‘Last Man Standing’ actress already a pro at 17

  • By David Hiltbrand The Philadelphia Inquirer
  • Tuesday, January 21, 2014 5:14pm
  • LifeGo-See-Do

PHILADELPHIA — For Kaitlyn Dever, time is passing too quickly. She turned 17 last month, for Pete’s sake.

“I’m the opposite of all my friends,” said the little scene stealer from Tim Allen’s comedy “Last Man Standing” (8 p.m. Fridays on ABC).

“They can’t wait to be 18 and driving and heading off to college. I’m kind of panicking. I wanted to be 16 a little longer.”

If your career were booming like hers, you might want to stop and smell the residuals too.

In addition to “Last Man Standing,” on which she plays flinty youngest daughter Eve, she reprised her role last week as the dangerously resourceful Kentucky teen Loretta McCready on “Justified.”

Loretta is the firecracker who dared shoot Mags Bennet (Margo Martindale), the kid who keeps drawing the protective instinct out of Raylan (Timothy Olyphant).

At the moment, Dever is backstage on the “Last Man” soundstage, waiting for a table read. She’s sitting in what serves as the classroom for her and Flynn Morrison, 8, who plays Boyd on the show.

“I’m a junior learning Algebra 2,” she said, “and I’m in with a third-grader.”

Kaitlyn has been splitting her time between the sitcom and the set of “Men, Women &Children,” an Ivan Reitman comedy with Emma Thompson, Adam Sandler and Jennifer Garner, now filming in Texas.

It’s one of five films she has done in the last two years, including the forthcoming “Laggies” with Keira Knightley.

It’s unusual for a network to give a series contract player so much latitude, but ABC realizes what they have in Dever and makes every effort to accommodate her.

“She’s a massively skilled actress,” said “Last Man’s” executive producer Tim Boyle.

The fact that “Last Man Standing” runs with clockwork efficiency affords Dever more away time.

The lead, Allen, is a seasoned pro, and he brought over an old hand from “Home Improvement,” director John Pasquin, who stresses rehearsal. The result is quick tapings.

“It’s great for the (studio) audience,” Kaitlyn said. “It keeps them happy and awake. If you have to do multiple takes, they tend to fade.”

It would be easy to call Kaitlyn precocious, except she has had her eyes on this particular prize since she was a child in Dallas.

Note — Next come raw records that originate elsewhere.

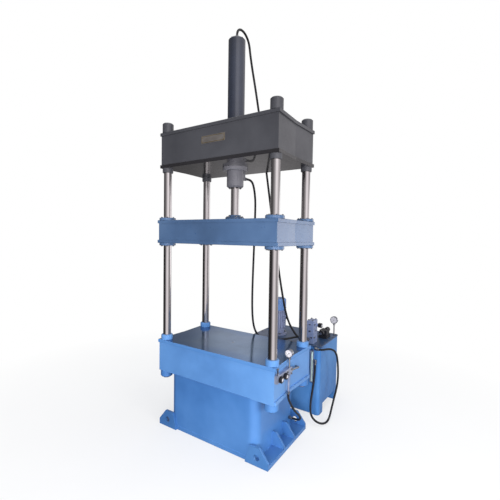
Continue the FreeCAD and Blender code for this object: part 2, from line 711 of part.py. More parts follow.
def cylinder_cap():
    z0, z1 = BARREL_TOP, CAP_TOP
    outer = BARREL_DIA / 2
    spigot = BARREL_BORE / 2 - RUNNING
    port = PORT_DIA / 2
    return turned([(port, z0 - SPIGOT), (spigot, z0 - SPIGOT), (spigot, z0), (outer, z0),
                   (outer, z1 - CAP_CHAMFER), (outer - CAP_CHAMFER, z1), (port, z1)])


def cylinder_ring_nut():
    return ring(0, 0, BARREL_DIA + 2 * RUNNING, RING_NUT_DIA,
                HEAD_BOTTOM - RING_NUT_HEIGHT, HEAD_BOTTOM, RING_NUT_CHAMFER, 0)


def cylinder_gland():
    z1 = BARREL_BOTTOM
    z0 = z1 - GLAND_HEIGHT
    outer = BARREL_DIA / 2
    bore = ROD_DIA / 2 + RUNNING
    spigot = BARREL_BORE / 2 - RUNNING
    return turned([(bore, z0), (outer - GLAND_CHAMFER, z0), (outer, z0 + GLAND_CHAMFER),
                   (outer, z1), (spigot, z1), (spigot, z1 + SPIGOT), (bore, z1 + SPIGOT)])


def piston_rod():
    neck_top = PISTON_LEVEL + PISTON_HEIGHT + PISTON_NUT_HEIGHT
    return turned([(0, SLIDE_TOP), (ROD_DIA / 2, SLIDE_TOP), (ROD_DIA / 2, PISTON_LEVEL),
                   (PISTON_NECK_DIA / 2, PISTON_LEVEL), (PISTON_NECK_DIA / 2, neck_top),
                   (0, neck_top)])


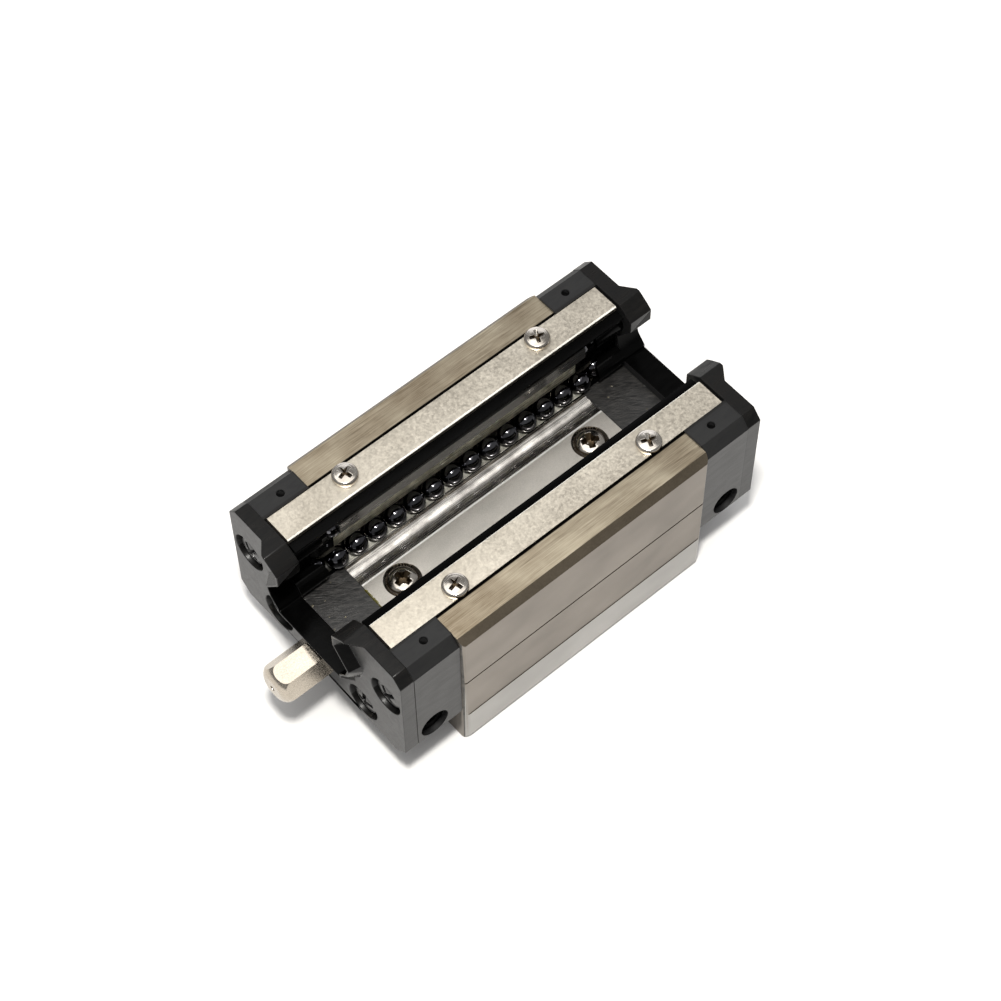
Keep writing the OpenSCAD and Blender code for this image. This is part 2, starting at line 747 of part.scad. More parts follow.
module nipple_body() {
    corner = nipple_af / 2 / cos(30);
    intersection() {
        translate([0, 0, nipple_z]) rotate([0, 90, 0]) rotate(30 + nipple_turn)
            cylinder(r = corner, h = nipple_tip, $fn = 6);
        union() {
            rod_x(2 * corner + 1, seal_end, nipple_out - nose_r, 0, nipple_z);
            translate([nipple_tip - nose_r - eps, 0, nipple_z]) rotate([0, 90, 0]) rotate_extrude() {
                square([corner - nose_r, nose_r + eps]);
                intersection() {
                    translate([corner - nose_r, eps]) circle(r = nose_r);
                    square([corner, nose_r + eps]);
                }
            }
        }
    }
}

module grease_nipple() {
    seat_x = nipple_tip - tip_wall;
    color([0.82, 0.79, 0.72]) mirror([1, 0, 0]) difference() {
        union() {
            nipple_body();
            rod_x(nipple_thread_d, seal_end - nipple_thread_len, nipple_thread_len + eps, 0, nipple_z);
        }
        rod_x(tip_hole_d, seat_x - 1, tip_wall + 2, 0, nipple_z);
        rod_x(chamber_d, spring_start - spring_len, seat_x - spring_start + spring_len, 0, nipple_z);
        rod_x(chamber_d * 0.5, seal_end - nipple_thread_len - 1, nipple_thread_len + nipple_out - 2, 0, nipple_z);
    }
}

module nipple_check_ball() {
    color([0.75, 0.75, 0.76]) translate([-check_x, 0, nipple_z]) sphere(d = check_d);
}

// A compression spring along the rail, from the check ball to the chamber's step
module nipple_spring() {
    wire_r = spring_wire / 2;
    coil_r = chamber_d / 2 - wire_r - 0.15;
    x0 = spring_start - wire_r;
    x1 = spring_start - spring_len + wire_r + thread_clear;
    sides = 8;
    rings = spring_turns * spring_steps;
    points = [for (i = [0:rings], s = [0:sides - 1]) let (
        a = 360 * i / spring_steps,
        x = x0 + (x1 - x0) * i / rings,
        q = 360 * s / sides,
        r = coil_r + wire_r * cos(q)
    ) [-x - wire_r * sin(q), r * cos(a), nipple_z + r * sin(a)]];
    skin = [for (i = [0:rings - 1], s = [0:sides - 1]) let (t = (s + 1) % sides)
        [i * sides + s, (i + 1) * sides + s, (i + 1) * sides + t, i * sides + t]];
    color([0.7, 0.7, 0.72]) polyhedron(points = points, faces = concat(skin,
        [[for (s = [0:sides - 1]) s]], [[for (s = [sides - 1:-1:0]) rings * sides + s]]));
}

// ---- Balls ----

module ball_row(row, across) {
    translate([0, row[0], row[1]]) rotate([row[2], 0, 0])
        for (i = [0:row_count - 1]) translate([(i - (row_count - 1) / 2) * pitch, across, 0]) sphere(d = ball_d);
}

module loaded_balls(row, side) {
    color([0.3, 0.3, 0.31]) on_side(side) ball_row(row, 0);
}

module return_balls(row, side) {
    color([0.3, 0.3, 0.31]) on_side(side) ball_row(row, 2 * turn_r);
}

module turn_balls(row, side, end) {
    color([0.3, 0.3, 0.31]) on_end(end) on_side(side) at_turn(row)
        for (a = [-45, 45]) rotate([0, 0, a]) translate([turn_r, 0, 0]) sphere(d = ball_d);
}

carriage_block();
end_cap(-1);  // end_cap_front
end_cap(1);  // end_cap_rear
end_seal(-1, nipple_thread_d + 2 * end_clear);  // end_seal_front
end_seal(1, nipple_thread_d + 2 * end_clear);  // end_seal_rear
turn_guides(-1, 1);  // turn_guides_front_left
turn_guides(-1, -1);  // turn_guides_front_right
turn_guides(1, 1);  // turn_guides_rear_left
turn_guides(1, -1);  // turn_guides_rear_right
lower_retainer(1);  // lower_retainer_left
lower_retainer(-1);  // lower_retainer_right
upper_retainer(1);  // upper_retainer_left
upper_retainer(-1);  // upper_retainer_right
side_seal(1);  // side_seal_left
side_seal(-1);  // side_seal_right
cover_plate(1);  // cover_plate_left
cover_plate(-1);  // cover_plate_right
plate_screws(1);  // plate_screws_left
plate_screws(-1);  // plate_screws_right
end_screws(-1);  // end_screws_front
end_screws(1);  // end_screws_rear
floor_screws();
side_port_plugs();
rear_port_plug();
grease_nipple();
nipple_check_ball();
nipple_spring();
loaded_balls(LOWER, 1);  // loaded_balls_lower_left
return_balls(LOWER, 1);  // return_balls_lower_left
turn_balls(LOWER, 1, -1);  // front_turn_balls_lower_left
turn_balls(LOWER, 1, 1);  // rear_turn_balls_lower_left
loaded_balls(UPPER, 1);  // loaded_balls_upper_left
return_balls(UPPER, 1);  // return_balls_upper_left
turn_balls(UPPER, 1, -1);  // front_turn_balls_upper_left
turn_balls(UPPER, 1, 1);  // rear_turn_balls_upper_left
loaded_balls(LOWER, -1);  // loaded_balls_lower_right
return_balls(LOWER, -1);  // return_balls_lower_right
turn_balls(LOWER, -1, -1);  // front_turn_balls_lower_right
turn_balls(LOWER, -1, 1);  // rear_turn_balls_lower_right
loaded_balls(UPPER, -1);  // loaded_balls_upper_right
return_balls(UPPER, -1);  // return_balls_upper_right
turn_balls(UPPER, -1, -1);  // front_turn_balls_upper_right
turn_balls(UPPER, -1, 1);  // rear_turn_balls_upper_right
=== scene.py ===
"""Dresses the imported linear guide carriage: its finishes, finer screws and balls, oil and grease."""

import math
import random

import bmesh
import bpy
from mathutils import Matrix, Vector


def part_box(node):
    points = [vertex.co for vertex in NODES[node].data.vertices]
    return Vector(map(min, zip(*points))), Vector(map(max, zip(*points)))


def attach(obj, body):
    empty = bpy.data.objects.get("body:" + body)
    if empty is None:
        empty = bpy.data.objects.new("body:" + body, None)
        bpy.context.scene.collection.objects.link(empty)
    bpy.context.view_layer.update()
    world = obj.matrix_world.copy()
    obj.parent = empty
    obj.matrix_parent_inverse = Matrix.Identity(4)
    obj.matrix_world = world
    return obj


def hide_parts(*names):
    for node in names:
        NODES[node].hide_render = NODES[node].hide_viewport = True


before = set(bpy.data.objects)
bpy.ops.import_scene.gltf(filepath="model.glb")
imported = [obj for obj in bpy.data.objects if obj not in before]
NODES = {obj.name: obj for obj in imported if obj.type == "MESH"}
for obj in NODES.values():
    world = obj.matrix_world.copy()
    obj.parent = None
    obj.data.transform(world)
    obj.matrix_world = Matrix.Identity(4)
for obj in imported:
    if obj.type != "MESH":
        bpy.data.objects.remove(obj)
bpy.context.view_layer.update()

bl_info = {
    "name": "Linear Guide Carriage",
    "version": (1, 0, 0),
    "blender": (4, 5, 0),
    "location": "View3D > Sidebar > Carriage",
    "description": "Finishes a recirculating ball carriage that lies on its mounting face",
    "category": "Object",
}

MM = 0.001
ROOT = "carriage"
CIRCUITS = [f"{row}_{side}" for row in ("lower", "upper") for side in ("left", "right")]
# The least cosine between an axis and the normal of a face that looks along it, faces it or leans to it
SQUARE_ON = 0.9
FACING = 0.5
LEANING = 0.3


# ---- Node trees ----


def srgb(code):
    """A hex colour as linear red, green, blue and alpha."""
    values = [int(code[i:i + 2], 16) / 255 for i in (1, 3, 5)]
    return tuple(v / 12.92 if v <= 0.04045 else ((v + 0.055) / 1.055) ** 2.4 for v in values) + (1.0,)


def add(tree, kind, inputs=None, **settings):
    """Adds a shader node, with its settings, and sets or links its inputs."""
    node = tree.nodes.new("ShaderNode" + kind)
    for key, value in settings.items():
        setattr(node, key, value)
    for key, value in (inputs or {}).items():
        if isinstance(value, bpy.types.NodeSocket):
            tree.links.new(value, node.inputs[key])
        else:
            node.inputs[key].default_value = value
    return node


def texture(tree, size_mm, kind="TexNoise", **inputs):
    """A texture whose features measure size_mm along X, Y and Z."""
    coords = add(tree, "TexCoord")
    scale = [1 / (s * MM) for s in size_mm]
    scaled = add(tree, "Mapping", {"Vector": coords.outputs["Object"], "Scale": scale})
    return add(tree, kind, {"Vector": scaled.outputs[0], "Scale": 1.0, **inputs})


def surface(name, **inputs):
    """A new material with a Principled shader whose sockets are set from inputs."""
    material = bpy.data.materials.new(name)
    material.use_nodes = True
    tree = material.node_tree
    shader = tree.nodes["Principled BSDF"]
    for key, value in inputs.items():
        shader.inputs[key.replace("_", " ")].default_value = value
    return material, tree, shader


def connect(tree, shader, **sockets):
    """Links outputs to the shader's sockets."""
    for key, socket in sockets.items():
        tree.links.new(socket, shader.inputs[key.replace("_", " ")])


def paint(tree, shader, value, first, second, start=0.35, end=0.65):
    """Takes the surface's colour from the first to the second as a value runs from start to end."""
    amount = add(tree, "MapRange", {"Value": value, "From Min": start, "From Max": end}).outputs[0]
    mixed = add(tree, "Mix", {0: amount, 6: first, 7: second}, data_type="RGBA")
    connect(tree, shader, Base_Color=mixed.outputs[2])


def roughen(tree, shader, value, low, high, start=0.35, end=0.65):
    """Takes the surface's roughness from low to high as a value runs from start to end."""
    inputs = {"Value": value, "From Min": start, "From Max": end, "To Min": low, "To Max": high}
    connect(tree, shader, Roughness=add(tree, "MapRange", inputs).outputs[0])


def relief(tree, shader, height, depth_mm, strength=1.0):
    """Gives the surface a bump of that depth."""
    bump = add(tree, "Bump", {"Height": height, "Distance": depth_mm * MM, "Strength": strength})
    connect(tree, shader, Normal=bump.outputs[0])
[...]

“I’ve always been good at doing impersonations,” she said. “When I see a person on TV, within three minutes, I can do all their mannerisms and their voice. Acting has always come naturally to me.

“I kept begging my parents to let me take acting classes,” she said. “I came home from the first day of classes and said, ‘Mom, that was the best day of my life!’ ”

Dever was spotted by a talent agent who was convinced the kid would take Hollywood by storm. Thus started another long siege campaign of her parents.

The Devers were ice skating coaches in Phoenix until Kaitlyn’s father, Tim, won a nationwide cattlecall to become the voice of Barney, the purple dinosaur.

(He would later go on to voice another popular children’s character, Bob the Builder.) Tim’s voice work took the Devers to Dallas.

But uprooting the whole family (Kaitlyn is the oldest of three sisters) for something as iffy as a child actor’s chances?

On the other hand, Kaitlyn was incredibly persistent.

So they compromised: Mom Kathy would take Kaitlyn out to Los Angeles so the 9-year-old could see what a discouraging job acting was.

Then duly chastened, Kaitlyn would buckle down in Dallas. That was the idea anyway.

“I booked the first thing my agent sent me out on,” Kaitlyn said. “For a while, we’d go back to Dallas every summer. But I kept booking more and more things, so three years ago, we all moved out.”

When asked what her best impersonation is, she replied: “I got it from ‘The Best of Will Ferrell’ collection. I put on a wig and giant glasses and act like Harry Caray.”

OK, did not see that one coming.

Watch it

“Last Man Standing” airs at 8 p.m. Fridays on ABC.